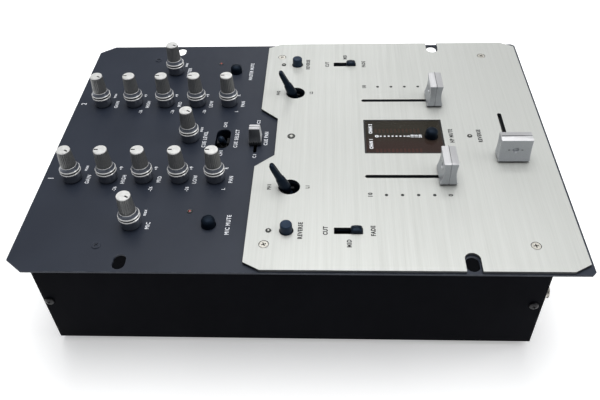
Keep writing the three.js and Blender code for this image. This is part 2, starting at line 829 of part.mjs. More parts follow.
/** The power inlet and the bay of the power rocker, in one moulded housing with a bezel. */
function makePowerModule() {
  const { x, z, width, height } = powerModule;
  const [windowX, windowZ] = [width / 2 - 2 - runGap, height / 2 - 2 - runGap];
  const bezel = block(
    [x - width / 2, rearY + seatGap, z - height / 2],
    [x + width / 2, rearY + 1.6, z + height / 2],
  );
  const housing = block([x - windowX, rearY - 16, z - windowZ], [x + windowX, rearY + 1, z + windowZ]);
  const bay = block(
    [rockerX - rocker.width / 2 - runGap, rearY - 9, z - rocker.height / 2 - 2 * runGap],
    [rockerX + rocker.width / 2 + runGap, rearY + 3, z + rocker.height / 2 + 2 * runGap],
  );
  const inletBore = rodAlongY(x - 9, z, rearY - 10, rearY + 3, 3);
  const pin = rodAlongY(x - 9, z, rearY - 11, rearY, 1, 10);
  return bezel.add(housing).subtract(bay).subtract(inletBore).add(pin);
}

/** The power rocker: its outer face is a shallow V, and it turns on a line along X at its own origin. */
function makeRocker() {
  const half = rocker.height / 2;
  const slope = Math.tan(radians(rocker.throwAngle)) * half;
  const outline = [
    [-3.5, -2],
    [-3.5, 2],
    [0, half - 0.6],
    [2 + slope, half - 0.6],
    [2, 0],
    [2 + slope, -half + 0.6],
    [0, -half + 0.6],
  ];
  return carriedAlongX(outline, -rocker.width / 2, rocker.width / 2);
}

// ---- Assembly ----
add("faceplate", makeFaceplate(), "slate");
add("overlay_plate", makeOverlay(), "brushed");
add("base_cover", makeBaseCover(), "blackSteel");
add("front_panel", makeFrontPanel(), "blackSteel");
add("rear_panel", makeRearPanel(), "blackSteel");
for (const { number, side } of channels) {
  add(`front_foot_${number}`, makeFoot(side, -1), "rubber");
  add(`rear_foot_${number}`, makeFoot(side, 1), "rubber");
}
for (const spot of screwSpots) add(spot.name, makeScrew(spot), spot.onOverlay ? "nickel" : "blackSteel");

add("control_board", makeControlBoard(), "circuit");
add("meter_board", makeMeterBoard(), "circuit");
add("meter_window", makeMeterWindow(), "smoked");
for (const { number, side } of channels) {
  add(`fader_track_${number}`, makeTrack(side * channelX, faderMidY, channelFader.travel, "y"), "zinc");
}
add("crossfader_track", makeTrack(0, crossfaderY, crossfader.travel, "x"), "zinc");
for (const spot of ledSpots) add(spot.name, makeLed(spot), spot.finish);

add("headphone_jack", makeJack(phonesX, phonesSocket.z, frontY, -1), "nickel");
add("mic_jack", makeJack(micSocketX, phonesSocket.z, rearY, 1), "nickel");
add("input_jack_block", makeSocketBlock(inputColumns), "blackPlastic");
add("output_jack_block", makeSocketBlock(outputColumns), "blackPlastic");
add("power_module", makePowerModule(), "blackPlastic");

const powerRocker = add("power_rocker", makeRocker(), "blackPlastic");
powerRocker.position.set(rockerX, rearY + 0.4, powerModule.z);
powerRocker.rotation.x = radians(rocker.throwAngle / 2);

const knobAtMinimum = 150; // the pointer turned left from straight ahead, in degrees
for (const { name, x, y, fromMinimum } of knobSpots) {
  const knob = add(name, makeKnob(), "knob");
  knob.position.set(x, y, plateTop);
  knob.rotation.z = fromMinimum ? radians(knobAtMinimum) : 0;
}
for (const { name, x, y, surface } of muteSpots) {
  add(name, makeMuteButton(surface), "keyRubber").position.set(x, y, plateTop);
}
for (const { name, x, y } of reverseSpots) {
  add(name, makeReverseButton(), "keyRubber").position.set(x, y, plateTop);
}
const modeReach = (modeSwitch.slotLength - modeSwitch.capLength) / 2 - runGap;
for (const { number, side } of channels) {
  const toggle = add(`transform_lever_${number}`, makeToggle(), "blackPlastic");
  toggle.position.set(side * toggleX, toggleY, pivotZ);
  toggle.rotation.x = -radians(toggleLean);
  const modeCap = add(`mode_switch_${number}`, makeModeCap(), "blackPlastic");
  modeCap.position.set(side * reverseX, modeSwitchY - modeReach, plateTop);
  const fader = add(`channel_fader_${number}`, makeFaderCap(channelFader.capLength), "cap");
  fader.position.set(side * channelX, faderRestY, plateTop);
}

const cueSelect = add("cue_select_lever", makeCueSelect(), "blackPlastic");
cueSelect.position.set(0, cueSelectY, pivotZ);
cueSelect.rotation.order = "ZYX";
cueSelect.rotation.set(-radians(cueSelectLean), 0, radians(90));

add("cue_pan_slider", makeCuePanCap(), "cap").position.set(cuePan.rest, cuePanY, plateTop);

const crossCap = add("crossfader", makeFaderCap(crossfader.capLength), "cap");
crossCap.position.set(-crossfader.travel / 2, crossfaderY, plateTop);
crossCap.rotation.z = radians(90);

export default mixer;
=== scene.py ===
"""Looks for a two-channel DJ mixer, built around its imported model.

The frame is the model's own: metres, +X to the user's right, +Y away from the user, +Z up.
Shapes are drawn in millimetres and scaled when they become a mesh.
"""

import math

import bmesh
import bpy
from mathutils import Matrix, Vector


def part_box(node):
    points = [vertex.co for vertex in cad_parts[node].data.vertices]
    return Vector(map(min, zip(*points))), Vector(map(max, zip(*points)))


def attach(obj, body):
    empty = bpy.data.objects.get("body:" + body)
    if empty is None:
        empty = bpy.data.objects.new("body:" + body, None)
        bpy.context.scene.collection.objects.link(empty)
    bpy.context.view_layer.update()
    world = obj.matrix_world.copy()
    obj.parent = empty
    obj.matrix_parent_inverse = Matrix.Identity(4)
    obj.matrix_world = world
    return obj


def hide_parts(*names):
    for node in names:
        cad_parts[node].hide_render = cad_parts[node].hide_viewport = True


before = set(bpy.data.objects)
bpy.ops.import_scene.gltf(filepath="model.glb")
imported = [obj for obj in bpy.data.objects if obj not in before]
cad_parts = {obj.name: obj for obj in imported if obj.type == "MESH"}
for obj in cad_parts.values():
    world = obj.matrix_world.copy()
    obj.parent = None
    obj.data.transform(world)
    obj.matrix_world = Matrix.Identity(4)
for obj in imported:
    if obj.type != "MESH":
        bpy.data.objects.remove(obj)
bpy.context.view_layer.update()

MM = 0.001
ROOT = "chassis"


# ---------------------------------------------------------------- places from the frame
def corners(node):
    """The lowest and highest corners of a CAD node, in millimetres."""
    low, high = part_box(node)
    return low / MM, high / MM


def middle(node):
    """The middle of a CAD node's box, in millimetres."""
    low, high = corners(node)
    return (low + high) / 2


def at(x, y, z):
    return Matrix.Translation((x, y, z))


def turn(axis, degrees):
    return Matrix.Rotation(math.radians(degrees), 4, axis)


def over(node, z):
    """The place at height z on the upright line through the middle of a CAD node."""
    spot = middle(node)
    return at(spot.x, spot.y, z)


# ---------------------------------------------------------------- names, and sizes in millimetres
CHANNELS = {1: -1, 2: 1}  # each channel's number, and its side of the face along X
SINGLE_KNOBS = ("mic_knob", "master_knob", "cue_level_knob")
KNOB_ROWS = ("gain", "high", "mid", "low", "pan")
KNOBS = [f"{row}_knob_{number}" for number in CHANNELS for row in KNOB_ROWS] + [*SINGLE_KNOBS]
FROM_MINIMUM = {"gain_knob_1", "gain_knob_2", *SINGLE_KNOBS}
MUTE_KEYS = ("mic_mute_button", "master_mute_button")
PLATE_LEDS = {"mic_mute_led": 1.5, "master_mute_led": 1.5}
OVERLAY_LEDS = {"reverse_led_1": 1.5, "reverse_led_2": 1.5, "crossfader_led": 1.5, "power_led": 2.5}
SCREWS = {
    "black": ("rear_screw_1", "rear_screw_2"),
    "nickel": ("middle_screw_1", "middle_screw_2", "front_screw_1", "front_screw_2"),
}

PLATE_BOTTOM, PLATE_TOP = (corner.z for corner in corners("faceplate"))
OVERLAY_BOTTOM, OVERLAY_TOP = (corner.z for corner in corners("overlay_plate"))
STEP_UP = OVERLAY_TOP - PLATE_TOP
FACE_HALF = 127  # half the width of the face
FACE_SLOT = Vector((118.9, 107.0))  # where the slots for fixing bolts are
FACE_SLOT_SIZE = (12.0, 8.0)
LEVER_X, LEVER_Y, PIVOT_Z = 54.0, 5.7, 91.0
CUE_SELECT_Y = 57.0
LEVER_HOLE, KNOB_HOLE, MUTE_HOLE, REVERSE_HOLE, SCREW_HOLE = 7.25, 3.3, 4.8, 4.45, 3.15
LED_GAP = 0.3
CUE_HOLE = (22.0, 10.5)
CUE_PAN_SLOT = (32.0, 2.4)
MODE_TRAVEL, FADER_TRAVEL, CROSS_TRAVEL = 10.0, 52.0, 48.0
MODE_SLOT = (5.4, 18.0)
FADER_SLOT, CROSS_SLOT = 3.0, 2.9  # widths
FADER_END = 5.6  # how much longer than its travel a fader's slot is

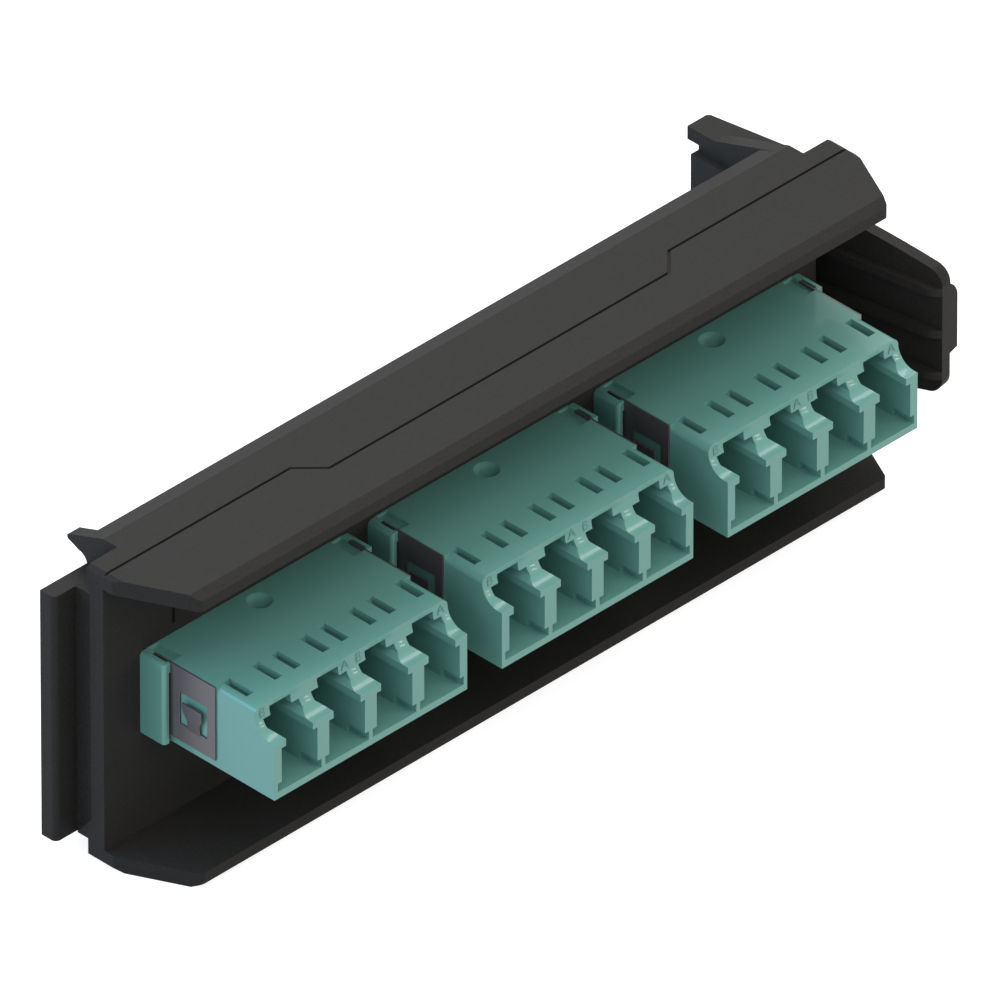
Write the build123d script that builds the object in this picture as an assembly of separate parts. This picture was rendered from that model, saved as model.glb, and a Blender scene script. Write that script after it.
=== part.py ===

• _What is being asked_:
Return, word for word, every line from the line with "Write the build123d" to the final line of the data.

• _Exercise answer_:
Write the build123d script that builds the object in this picture as an assembly of separate parts. This picture was rendered from that model, saved as model.glb, and a Blender scene script. Write that script after it.
=== part.py ===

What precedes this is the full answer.